Calcutta, 1854. On the kesubah of Salih and Rebecca, Indian tigers share pride of place with a family of fish, a familiar Jewish theme representing fertility and a blessing for many children.

Unbroken Bonds

Rome, 1797. The marriage of Shem Tov ben Shem Tov and Rebecca bas Eliyahu. The exquisite kesubah is topped by an evocative picture: The chassan, dressed in blue, and the kallah, in pink, are attached by a chain looped around their necks. To our 21st-century eyes, a chain seems like a negative symbol — think criminals or slaves. But here the chain suggests something completely different. With the Latin words concordia maritale, marital harmony, floating around and between the couple, the chain symbolizes the unbroken bonds of marriage.

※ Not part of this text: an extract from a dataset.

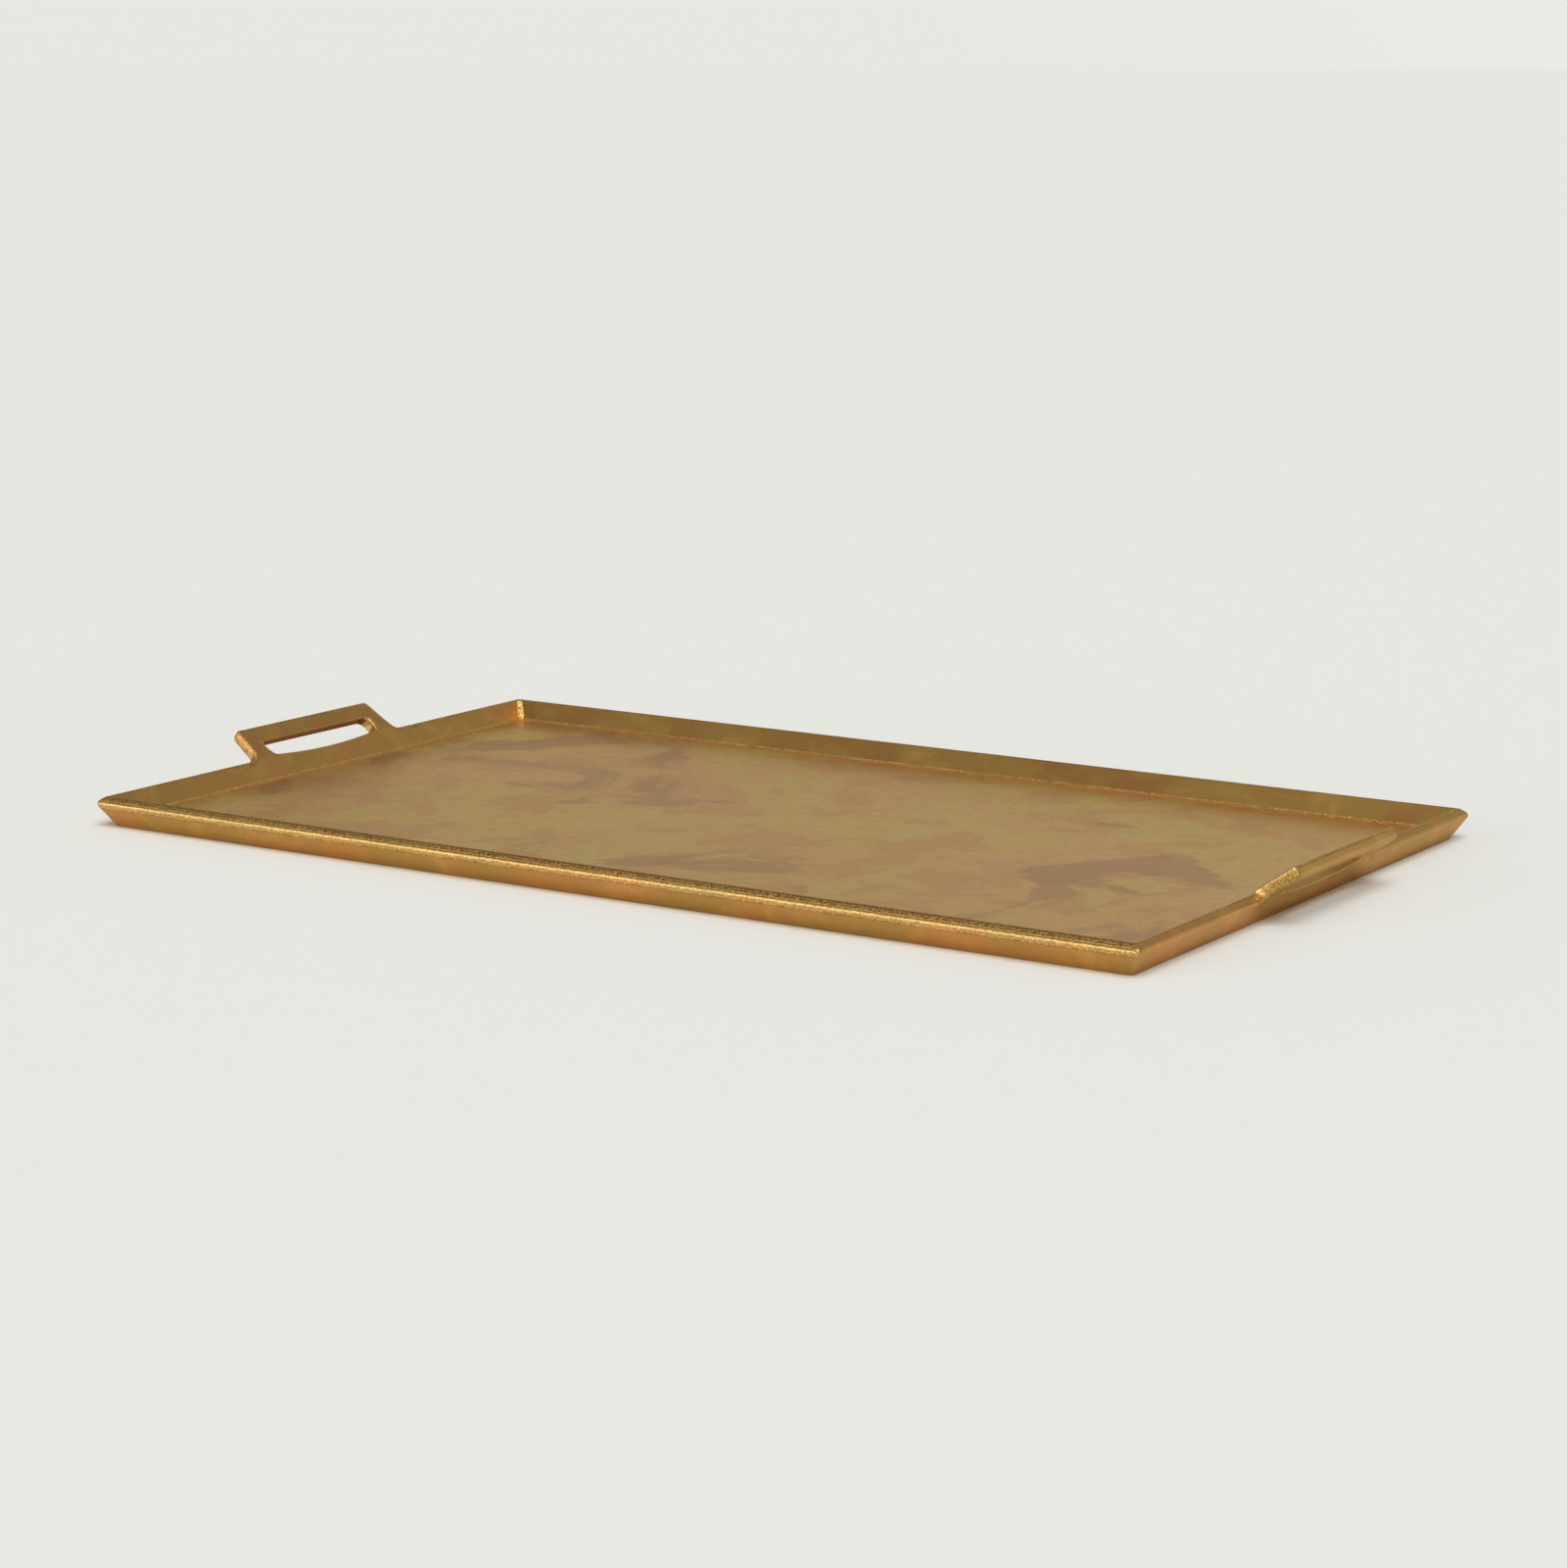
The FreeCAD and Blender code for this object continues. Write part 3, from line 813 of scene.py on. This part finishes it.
def sheet_brass():
    """The floor: ragged olive, tan, rose and mauve-brown patches, finely streaked."""
    n = Nodes("sheet_brass")
    patches = n.grain(9.5, 9, 0.62, warp=0.5)
    blotches = n.grain(8, 10, 0.58, warp=0.9)
    streaks = n.grain(150, 6, 0.72)
    grit = n.grain(1500, 2, 0.6)
    colour = n.mix(n.range(patches, 0.46, 0.54), SHEET_OLIVE, SHEET_TAN)
    rose = n.math("MULTIPLY", n.range(n.grain(17, 8, 0.64, warp=0.5), 0.50, 0.56), 0.7)
    colour = n.mix(rose, colour, SHEET_ROSE)
    colour = n.mix(n.math("MULTIPLY", n.range(blotches, 0.56, 0.62), 0.65), colour, SHEET_MAUVE)
    colour = n.mix(n.math("MULTIPLY", n.range(streaks, 0.45, 0.70), 0.34), colour, SHEET_MAUVE)
    roughness = n.range(patches, 0.3, 0.7, 0.50, 0.42)
    normal = n.bump(grit, 0.00003, 0.35, n.bump(streaks, 0.00005, 0.30))
    return n.finish(colour, roughness, normal, SHEET_EDGE)


def braze_filler():
    """Filler that was run in and dressed: grainy, dull along the floor, with a painted highlight up the
    beads towards the walls and in the corners.
    """
    n = Nodes("braze_filler")
    wear_and_painted_light = n.attribute("wear_and_painted_light")
    grit = n.grain(800, 3, 0.65)
    lumps = n.grain(260, 3, 0.6)
    dull = n.mix(n.range(grit, 0.40, 0.62), CAST_BROWN, CAST_GOLD)
    dull = n.mix(n.math("MULTIPLY", n.range(lumps, 0.5, 0.7), 0.2), dull, DARK_PATINA)
    # Painted highlight: bright sparkling filler colour up the beads and in the corners
    painted_highlight = n.mix(n.range(grit, 0.36, 0.50), FILLER_DARK, FILLER_HIGHLIGHT_BRASS)
    colour = n.mix(n.range(wear_and_painted_light, 0.05, 0.32), dull, painted_highlight)
    roughness = n.range(grit, 0.35, 0.65, 0.42, 0.28)
    normal = n.bump(lumps, 0.0003, 0.6, n.bump(grit, 0.0009, 1.0))
    return n.finish(colour, roughness, normal, CAST_EDGE)


def backdrop_paper():
    """Plain pale seamless paper with a barely visible grain."""
    n = Nodes("backdrop_paper")
    grain = n.grain(900, 2, 0.5)
    colour = n.mix(n.range(grain, 0.3, 0.7, 0.0, 0.04), PAPER, PAPER_GRAIN)
    n.shader.inputs["Roughness"].default_value = 0.9
    n.shader.inputs["Specular IOR Level"].default_value = 0.1
    n.link(colour, n.shader.inputs["Base Color"])
    return n.material


def attach(piece, material, slot, *nodes):
    piece.data.materials.append(material)
    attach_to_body(piece, "root")
    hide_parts(*nodes)


def build_tray():
    cast = cast_brass()
    sheet = sheet_brass()
    filler = braze_filler()
    attach(slab("floor_sheet"), sheet, "sheet_brass", "floor_plate")
    attach(long_rail("rail_front", 0), cast, "cast_brass", "front_rail")
    attach(end_rail("rail_right", 1), cast, "cast_brass", "right_handle_rail")
    attach(long_rail("rail_back", 2), cast, "cast_brass", "back_rail")
    attach(end_rail("rail_left", 3), cast, "cast_brass", "left_handle_rail")
    spans = ((HALF_LENGTH, HALF_WIDTH), (HALF_WIDTH, HALF_LENGTH))
    for turn, side in enumerate(("front", "right", "back", "left")):
        bead = seam_bead(f"bead_{side}", *spans[turn % 2], turn)
        attach(bead, filler, "braze_filler", f"seam_braze_{side}")
    for depth_name, across in (("front", -1), ("back", 1)):
        for side_name, side in (("left", -1), ("right", 1)):
            corner = f"{depth_name}_{side_name}"
            piece = corner_fillet(f"filler_{corner}", side, across)
            attach(piece, filler, "braze_filler", f"corner_braze_{corner}")


# Stage: level paper that runs on so far that no edge shows, under an even sky
PAPER_DROP = 0.0001
PAPER_RADIUS = 60.0
PAPER_SIDES = 64
SKY_COLOUR = (0.99, 1.0, 0.955, 1)
SKY_LEVELS = ((0.0, 0.80), (0.05, 0.80), (0.20, 0.64), (0.40, 0.38),
              (0.62, 0.09), (0.85, 0.36), (1.0, 0.55))
# Brighter parts of the studio: direction, reach as the cosine of its angle, and how much is added
GLOWS = (((-0.52, -0.84, 0.12), 0.88, 2.2),
         ((0.10, 0.85, 0.50), 0.68, 0.18))
KEY_FROM = (0.36, -0.36, 0.86)
KEY_STRENGTH = 1.8
KEY_SPREAD = math.radians(45)
KEY_COLOUR = (1.0, 0.99, 0.95)


def build_paper():
    turns = [2 * math.pi * k / PAPER_SIDES for k in range(PAPER_SIDES)]
    rim = [(PAPER_RADIUS * math.cos(a), PAPER_RADIUS * math.sin(a), -PAPER_DROP) for a in turns]
    mesh = bpy.data.meshes.new("paper")
    faces = [(0, 1 + k, 1 + (k + 1) % PAPER_SIDES) for k in range(PAPER_SIDES)]
    mesh.from_pydata([(0, 0, -PAPER_DROP)] + rim, [], faces)
    paper = bpy.data.objects.new("paper", mesh)
    bpy.context.scene.collection.objects.link(paper)
    mesh.materials.append(backdrop_paper())


def add_glow(nodes, links, direction, total, glow):
    """The sky's strength with one brighter part added to it."""
    toward, reach, strength = glow
    facing = nodes.new("ShaderNodeVectorMath")
    facing.operation = "DOT_PRODUCT"
    facing.inputs[1].default_value = Vector(toward).normalized()
    links.new(direction, facing.inputs[0])
    falloff = nodes.new("ShaderNodeMapRange")
    falloff.interpolation_type = "SMOOTHSTEP"
    for key, number in (("From Min", reach), ("From Max", 1), ("To Min", 0), ("To Max", strength)):
        falloff.inputs[key].default_value = number
    links.new(facing.outputs["Value"], falloff.inputs["Value"])
    brighter = nodes.new("ShaderNodeMath")
    links.new(total, brighter.inputs[0])
    links.new(falloff.outputs["Result"], brighter.inputs[1])
    return brighter.outputs["Value"]


def build_sky():
    """A plain studio: pale near the ground, dimmer overhead, with one low bright wall."""
    world = bpy.data.worlds.new("studio")
    world.use_nodes = True
    nodes, links = world.node_tree.nodes, world.node_tree.links
    direction = nodes.new("ShaderNodeTexCoord").outputs["Generated"]
    split = nodes.new("ShaderNodeSeparateXYZ")
    links.new(direction, split.inputs["Vector"])
    levels = nodes.new("ShaderNodeValToRGB")
    links.new(split.outputs["Z"], levels.inputs["Fac"])
    stops = levels.color_ramp.elements
    for index, (up, level) in enumerate(SKY_LEVELS):
        stop = stops[index] if index < 2 else stops.new(up)
        stop.position = up
        stop.color = (level, level, level, 1)
    total = levels.outputs["Color"]
    for glow in GLOWS:
        total = add_glow(nodes, links, direction, total, glow)
    links.new(total, nodes["Background"].inputs["Strength"])
    nodes["Background"].inputs["Color"].default_value = SKY_COLOUR
    bpy.context.scene.world = world


def build_key():
    data = bpy.data.lights.new("key", "SUN")
    data.energy = KEY_STRENGTH
    data.angle = KEY_SPREAD
    data.color = KEY_COLOUR
    lamp = bpy.data.objects.new("key", data)
    lamp.rotation_euler = (-Vector(KEY_FROM)).to_track_quat("-Z", "Y").to_euler()
    bpy.context.scene.collection.objects.link(lamp)


# The camera's place, from the middle of the base
VIEW_AZIMUTH = math.radians(32.475)
VIEW_ELEVATION = math.radians(10.963)
VIEW_ROLL = math.radians(0.222)
VIEW_DISTANCE = 2.0286
VIEW_RIGHT = 0.001991
VIEW_UP = 0.025271
LENS = 88.92
SENSOR_WIDTH = 36
CLIP_END = 50


def build_camera():
    level = math.cos(VIEW_ELEVATION)
    back = Vector((math.sin(VIEW_AZIMUTH) * level, -math.cos(VIEW_AZIMUTH) * level,
                   math.sin(VIEW_ELEVATION)))
    right = (-back).cross(Vector((0, 0, 1))).normalized()
    up = right.cross(-back)
    right, up = (math.cos(VIEW_ROLL) * right + math.sin(VIEW_ROLL) * up,
                 -math.sin(VIEW_ROLL) * right + math.cos(VIEW_ROLL) * up)
    spin = Matrix((right, up, back)).transposed()
    place_at = back * VIEW_DISTANCE + right * VIEW_RIGHT + up * VIEW_UP
    data = bpy.data.cameras.new("camera")
    data.lens = LENS
    data.sensor_width = SENSOR_WIDTH
    data.sensor_fit = "HORIZONTAL"
    data.clip_end = CLIP_END
    camera = bpy.data.objects.new("camera", data)
    camera.matrix_world = Matrix.Translation(place_at) @ spin.to_4x4()
    bpy.context.scene.collection.objects.link(camera)
    bpy.context.scene.camera = camera


noise.seed_set(WAVER_SEED)
build_camera()
build_tray()
build_paper()
build_sky()
build_key()
bpy.context.scene.view_settings.view_transform = "Standard"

The clasp of the chain, so to speak, looks like a pomegranate, a rimon, holding the two together. In many cultures, this fruit symbolizes prosperity and fertility, an appropriate blessing for a new couple. Jews, of course, add the idea that each pomegranate has 613 seeds, suggesting the centrality of Torah and mitzvos in the life of the new family that the kesubah has established.

Printed or hand-illustrated, including just the text or framed by elaborate designs, simple or incredibly decorative, kesubos represent another chain — the chain of tradition upheld by the Jewish family, k’daas Moshe v’Yisrael.

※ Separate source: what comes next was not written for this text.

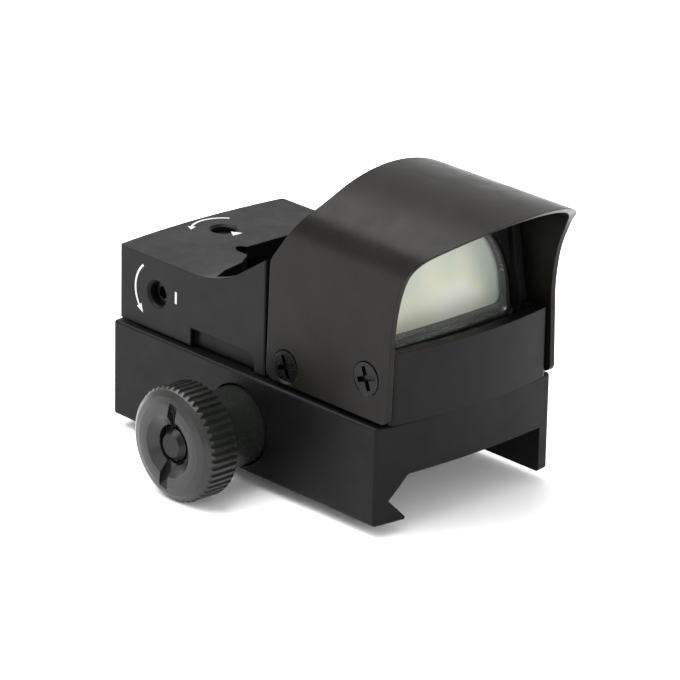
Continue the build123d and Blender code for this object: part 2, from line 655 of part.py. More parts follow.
def emitter_carriage():
    """Carries the emitter up and down in the slider's slot; its tee rides in the nut's foot."""
    x = (EMITTER_X - CARRIAGE_HALF, EMITTER_X + CARRIAGE_HALF)
    stem = block(x, (CARRIAGE_FRONT_Y, CARRIAGE_BACK_Y), (TEE_Z[0] + RUNNING, EMITTER_Z + EMITTER_R + 0.15))
    tee = block(x, (CARRIAGE_FRONT_Y, CARRIAGE_BACK_Y + 0.5), (TEE_Z[0] + RUNNING, TEE_Z[1] - RUNNING))
    return (stem + tee) - rod_y(EMITTER_R, 10, 20, EMITTER_X, EMITTER_Z)


def emitter_diode():
    """The red point emitter, domed towards the lens."""
    can = rod_y(EMITTER_R, CARRIAGE_FRONT_Y - 0.2, CARRIAGE_BACK_Y + 0.05, EMITTER_X, EMITTER_Z)
    dome = Pos(EMITTER_X, CARRIAGE_FRONT_Y - 0.2, EMITTER_Z) * Sphere(EMITTER_R - 0.1)
    return can + (dome & block((-FAR, FAR), (0, CARRIAGE_FRONT_Y - 0.1), (0, FAR)))


def elevation_nut():
    """Rides on the elevation screw; its foot lifts and lowers the carriage."""
    block_part = block((-3.2, 3.2), NUT_Y, NUT_Z)
    foot = block((-6.6, 3.2), (SLIDER_Y[0], NUT_Y[0] + 0.1), (NUT_Z[0], FOOT_TOP))
    nut = block_part + foot - rod_z(THREAD_R + RUNNING, 0, 20, 0, ELEV_Y)
    narrow = (SLIDER_Y[0] - 1, CARRIAGE_BACK_Y + RUNNING)
    wide = (SLIDER_Y[0] - 1, CARRIAGE_BACK_Y + 0.5 + RUNNING)
    nut -= block((-FAR, FAR), narrow, (TEE_Z[0], FOOT_TOP + 1))
    nut -= block((-FAR, FAR), wide, TEE_Z)
    return nut


def elevation_spring():
    """Takes up the play between elevation screw and nut."""
    return Pos(0, ELEV_Y, 0) * coil(1.42, 0.13, NUT_Z[1] + 0.05, ADJ_LOW_CEILING - PLATE - 0.05, 5)


def windage_spring():
    """Takes up the play between windage screw and slider."""
    low, high = -ADJ_HALF_WIDTH + PLATE + 0.05, SLIDER_X[0] - 0.05
    return Pos(0, WIND_Y, WIND_Z) * Rot(0, 90, 0) * coil(1.42, 0.13, low, high, 4)


def battery():
    """Coin cell, a stepped disc."""
    step = 0.6
    wide = rod_z(BATTERY_R, BATTERY_LOW, BATTERY_LOW + BATTERY_THICK - step, 0, BAY_Y)
    lid = rod_z(BATTERY_R - 1.2, BATTERY_LOW, BATTERY_LOW + BATTERY_THICK, 0, BAY_Y)
    return wide + lid


def circuit_board():
    """Round board over the cell, with a tail that reaches the adjuster bay."""
    z0, z1 = BOARD_LOW, BOARD_LOW + BOARD_THICK
    board = rod_z(BATTERY_R, z0, z1, 0, BAY_Y)
    return board + block((-TAB_HALF, TAB_HALF), (BAY_Y, TAB_END_Y), (z0, z1))


def board_chip():
    """The brightness controller on top of the board's tail."""
    top = BOARD_LOW + BOARD_THICK
    return block((-1.5, 1.5), (6.0, 9.0), (top, BAY_TOP))


def contact_centre():
    """Leaf that presses on the middle of the cell."""
    low = BATTERY_LOW + BATTERY_THICK
    return block((-1.2, 1.2), (BAY_Y - 4.5, BAY_Y + 4.5), (low, BOARD_LOW))


def contact_rim():
    """Curved leaf that presses on the cell's rim."""
    ring = Circle(BAY_R) - Circle(BATTERY_R + 0.02)
    wedge = Polyline((0, 0), (-4, -20), (4, -20), close=True)
    sector = ring & make_face(wedge)
    return along_z(Pos(0, BAY_Y) * sector, BATTERY_LOW + 0.2, BOARD_LOW)


def light_sensor():
    """Ambient light cell behind the port in the deck's lobe."""
    return block((-9.1, -6.9), (9.65, 10.7), (13.2, 14.6))


def sensor_window():
    """Clear plug in the sensor's port."""
    return rod_y(1.15, 8.9, 9.5, -8.0, 13.9)


def base_screws():
    """Cap screws that hold the body to the mount, driven from the rail side."""
    screws = []
    for x, y in BASE_SCREWS:
        screw = rod_z(BASE_HEAD_R, *BASE_HEAD_Z, x, y)
        screw += rod_z(BASE_SCREW_R, BASE_HEAD_Z[1], BASE_SCREW_TOP, x, y)
        socket = Pos(x, y, BASE_HEAD_Z[0]) * extrude(RegularPolygon(1.45, 6), 1.5)
        screws.append(screw - socket)
    return Compound(screws)


def locating_pins():
    """Dowels that square the body on the mount."""
    return Compound([rod_z(PIN_R, *PIN_Z, x, y) for x, y in PINS])


def hood_screws():
    """The countersunk cross-recess screws of the hood."""
    screws = []
    for y, z in SCREW_PLACES:
        for side in (-1, 1):
            screws.append(side_screw(y, z, side) - cross_recess(y, z, side))
    return Compound(screws)


PARTS = {
    "mount_base": mount_base,
    "clamp_jaw": clamp_jaw,
    "cross_bolt": cross_bolt,
    "clamp_spring": clamp_spring,
    "knob_washer": knob_washer,
    "clamp_knob": clamp_knob,
    "base_screws": base_screws,
    "locating_pins": locating_pins,
    "sight_body": sight_body,
    "body_gasket": lambda: gasket_ring(0.05),
    "hood": hood,
    "hood_screws": hood_screws,
    "lens": lens,
    "lens_seal": lens_seal,
    "battery": battery,
    "contact_centre": contact_centre,
    "contact_rim": contact_rim,
    "circuit_board": circuit_board,
    "board_chip": board_chip,
    "light_sensor": light_sensor,
    "sensor_window": sensor_window,
    "elevation_screw": elevation_screw,
    "elevation_retainer": elevation_retainer,
    "elevation_spring": elevation_spring,
    "elevation_nut": elevation_nut,
    "windage_screw": windage_screw,
    "windage_retainer": windage_retainer,
    "windage_spring": windage_spring,
    "windage_slider": windage_slider,
    "emitter_carriage": emitter_carriage,
    "emitter_diode": emitter_diode,
}

os.makedirs("parts", exist_ok=True)
for node, make in PARTS.items():
    save(make(), node)
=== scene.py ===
import json
import logging
import math
from dataclasses import dataclass
from enum import Enum
from typing import ClassVar

import bpy
from mathutils import Matrix, Vector


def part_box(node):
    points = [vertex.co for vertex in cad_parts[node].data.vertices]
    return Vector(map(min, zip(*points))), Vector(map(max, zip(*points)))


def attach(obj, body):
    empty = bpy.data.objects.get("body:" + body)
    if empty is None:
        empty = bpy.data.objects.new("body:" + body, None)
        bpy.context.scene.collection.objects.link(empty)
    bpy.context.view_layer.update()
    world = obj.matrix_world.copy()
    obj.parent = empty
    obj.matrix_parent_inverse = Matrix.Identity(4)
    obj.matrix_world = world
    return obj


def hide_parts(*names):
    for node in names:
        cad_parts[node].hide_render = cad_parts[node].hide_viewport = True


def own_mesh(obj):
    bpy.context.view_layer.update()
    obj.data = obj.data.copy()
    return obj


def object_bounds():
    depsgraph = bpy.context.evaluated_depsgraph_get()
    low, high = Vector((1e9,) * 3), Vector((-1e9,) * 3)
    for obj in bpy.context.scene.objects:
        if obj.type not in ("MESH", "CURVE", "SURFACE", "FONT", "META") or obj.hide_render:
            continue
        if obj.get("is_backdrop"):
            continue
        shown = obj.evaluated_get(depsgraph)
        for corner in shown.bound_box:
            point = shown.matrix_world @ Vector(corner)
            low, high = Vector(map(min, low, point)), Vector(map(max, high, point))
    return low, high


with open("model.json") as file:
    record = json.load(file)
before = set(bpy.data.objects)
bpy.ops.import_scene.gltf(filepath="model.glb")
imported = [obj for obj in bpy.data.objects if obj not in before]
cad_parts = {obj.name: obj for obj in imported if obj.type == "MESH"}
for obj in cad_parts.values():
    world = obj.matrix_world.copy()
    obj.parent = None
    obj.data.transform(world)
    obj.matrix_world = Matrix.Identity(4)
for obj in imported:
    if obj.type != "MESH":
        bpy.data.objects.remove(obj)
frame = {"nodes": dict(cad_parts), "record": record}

MM = 0.001
LOG = logging.getLogger("reflex_sight")

Point = tuple[float, float, float]
Flat = tuple[float, float]
Colour = tuple[float, float, float]
Stops = list[tuple[float, Colour]]
Socket = bpy.types.NodeSocket
Finish = bpy.types.Material

RIGHT: Point = (1.0, 0.0, 0.0)
BACK: Point = (0.0, 1.0, 0.0)
FRONT: Point = (0.0, -1.0, 0.0)
UP: Point = (0.0, 0.0, 1.0)
DOWN: Point = (0.0, 0.0, -1.0)


class Body(Enum):
    """The body that the added pieces ride on."""

    SIGHT = "sight"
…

And, as every kesubah, past and present, ends with, “v’hakol sharir v’kayam,” it’s all correct and confirmed, signed-and-sealed b’shaah tovah — Mazel Tov!

Magic Carpet

The NLI exhibit includes a number of entrancing kesubos from Eastern lands. Unlike their European counterparts, these kesubos don’t include any pictures of men or women, reflecting the Islamic ban on drawing human figures. Instead, they are filled with intricate geometric designs, arched, dome-like structures, and exuberant colors. Seen from a distance, they might be mistaken for elaborate Persian rugs, magic carpets to transport the young chosson and kallah to their new home.